▶ _Record excerpts_
* begin *

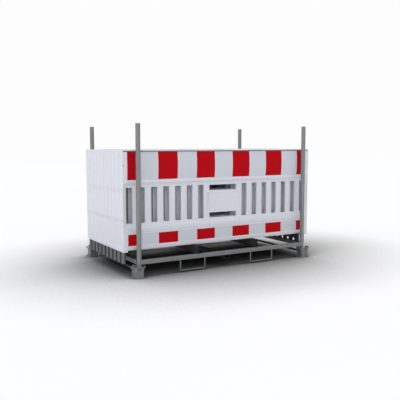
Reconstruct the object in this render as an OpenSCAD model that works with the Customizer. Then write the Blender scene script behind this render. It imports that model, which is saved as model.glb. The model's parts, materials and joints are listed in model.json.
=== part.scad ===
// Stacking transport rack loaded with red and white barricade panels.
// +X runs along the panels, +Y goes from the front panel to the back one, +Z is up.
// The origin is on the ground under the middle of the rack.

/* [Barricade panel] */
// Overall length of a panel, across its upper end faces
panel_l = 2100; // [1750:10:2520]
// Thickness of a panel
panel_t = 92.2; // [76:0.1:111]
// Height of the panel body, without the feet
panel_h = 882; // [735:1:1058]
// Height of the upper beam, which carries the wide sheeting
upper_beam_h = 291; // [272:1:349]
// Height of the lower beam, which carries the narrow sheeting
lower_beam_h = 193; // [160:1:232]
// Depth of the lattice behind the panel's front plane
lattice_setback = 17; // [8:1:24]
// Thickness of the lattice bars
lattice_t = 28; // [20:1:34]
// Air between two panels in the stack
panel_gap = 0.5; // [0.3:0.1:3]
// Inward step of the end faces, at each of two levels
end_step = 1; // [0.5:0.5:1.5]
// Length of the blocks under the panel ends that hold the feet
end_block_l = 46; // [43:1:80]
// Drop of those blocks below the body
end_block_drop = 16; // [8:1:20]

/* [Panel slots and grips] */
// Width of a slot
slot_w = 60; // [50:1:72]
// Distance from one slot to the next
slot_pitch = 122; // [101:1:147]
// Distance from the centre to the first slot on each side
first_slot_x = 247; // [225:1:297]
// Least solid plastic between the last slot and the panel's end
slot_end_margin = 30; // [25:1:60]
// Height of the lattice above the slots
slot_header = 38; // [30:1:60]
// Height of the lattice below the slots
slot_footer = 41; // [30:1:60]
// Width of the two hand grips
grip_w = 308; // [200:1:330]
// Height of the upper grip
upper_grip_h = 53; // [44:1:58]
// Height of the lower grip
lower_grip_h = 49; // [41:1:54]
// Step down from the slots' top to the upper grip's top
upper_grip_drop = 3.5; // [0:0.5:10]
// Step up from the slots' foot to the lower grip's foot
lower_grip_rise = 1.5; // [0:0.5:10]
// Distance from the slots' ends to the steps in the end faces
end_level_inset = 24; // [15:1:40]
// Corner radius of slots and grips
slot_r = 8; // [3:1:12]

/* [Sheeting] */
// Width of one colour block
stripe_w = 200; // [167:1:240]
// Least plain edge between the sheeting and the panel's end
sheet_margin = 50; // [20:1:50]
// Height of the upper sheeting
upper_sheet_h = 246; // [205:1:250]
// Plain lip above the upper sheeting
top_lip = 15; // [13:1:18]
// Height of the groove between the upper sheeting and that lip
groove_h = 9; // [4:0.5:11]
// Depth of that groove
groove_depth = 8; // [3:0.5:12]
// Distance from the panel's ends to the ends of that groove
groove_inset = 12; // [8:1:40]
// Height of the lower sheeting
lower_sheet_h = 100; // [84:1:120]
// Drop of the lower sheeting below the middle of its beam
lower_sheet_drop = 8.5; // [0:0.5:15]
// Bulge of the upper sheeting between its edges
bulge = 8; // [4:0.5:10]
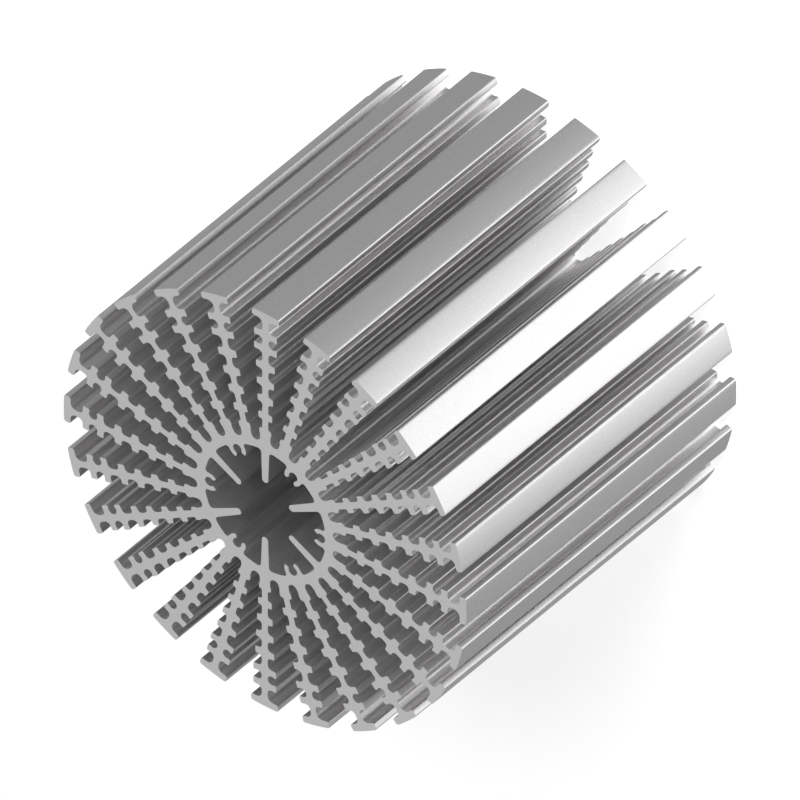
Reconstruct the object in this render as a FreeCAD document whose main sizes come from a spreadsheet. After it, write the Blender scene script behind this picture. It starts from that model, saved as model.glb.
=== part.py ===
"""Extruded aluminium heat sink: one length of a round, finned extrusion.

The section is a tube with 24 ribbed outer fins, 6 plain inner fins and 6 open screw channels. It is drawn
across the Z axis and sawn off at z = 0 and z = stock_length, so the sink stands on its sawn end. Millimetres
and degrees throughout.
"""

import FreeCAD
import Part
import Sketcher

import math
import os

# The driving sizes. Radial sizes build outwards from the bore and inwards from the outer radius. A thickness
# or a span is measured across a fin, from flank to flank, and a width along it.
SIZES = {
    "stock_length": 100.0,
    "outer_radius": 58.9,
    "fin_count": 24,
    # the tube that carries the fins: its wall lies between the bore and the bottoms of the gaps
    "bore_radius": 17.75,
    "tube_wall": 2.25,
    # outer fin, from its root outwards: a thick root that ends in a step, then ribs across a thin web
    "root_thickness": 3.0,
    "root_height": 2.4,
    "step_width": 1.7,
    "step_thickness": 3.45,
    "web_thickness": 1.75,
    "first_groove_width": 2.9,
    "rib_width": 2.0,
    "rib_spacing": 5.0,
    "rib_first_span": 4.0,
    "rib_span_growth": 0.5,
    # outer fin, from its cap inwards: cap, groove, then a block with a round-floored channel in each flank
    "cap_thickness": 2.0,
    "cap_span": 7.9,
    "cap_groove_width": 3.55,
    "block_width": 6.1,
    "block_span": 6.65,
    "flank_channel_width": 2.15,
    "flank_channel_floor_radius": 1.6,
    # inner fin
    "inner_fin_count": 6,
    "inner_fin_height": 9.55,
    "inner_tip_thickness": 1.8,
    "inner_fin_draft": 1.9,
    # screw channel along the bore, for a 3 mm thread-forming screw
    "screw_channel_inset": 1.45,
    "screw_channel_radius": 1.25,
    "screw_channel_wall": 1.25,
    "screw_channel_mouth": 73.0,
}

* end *

▶ _Given problem_
In the listing, find all lines with the string "that" and copy them.

▶ _Response to the task_
Reconstruct the object in this render as an OpenSCAD model that works with the Customizer. Then write the Blender scene script behind this render. It imports that model, which is saved as model.glb. The model's parts, materials and joints are listed in model.json.
// Length of the blocks under the panel ends that hold the feet
// Height of the groove between the upper sheeting and that lip
// Depth of that groove
// Distance from the panel's ends to the ends of that groove
Reconstruct the object in this render as a FreeCAD document whose main sizes come from a spreadsheet. After it, write the Blender scene script behind this picture. It starts from that model, saved as model.glb.
    # the tube that carries the fins: its wall lies between the bore and the bottoms of the gaps
    # outer fin, from its root outwards: a thick root that ends in a step, then ribs across a thin web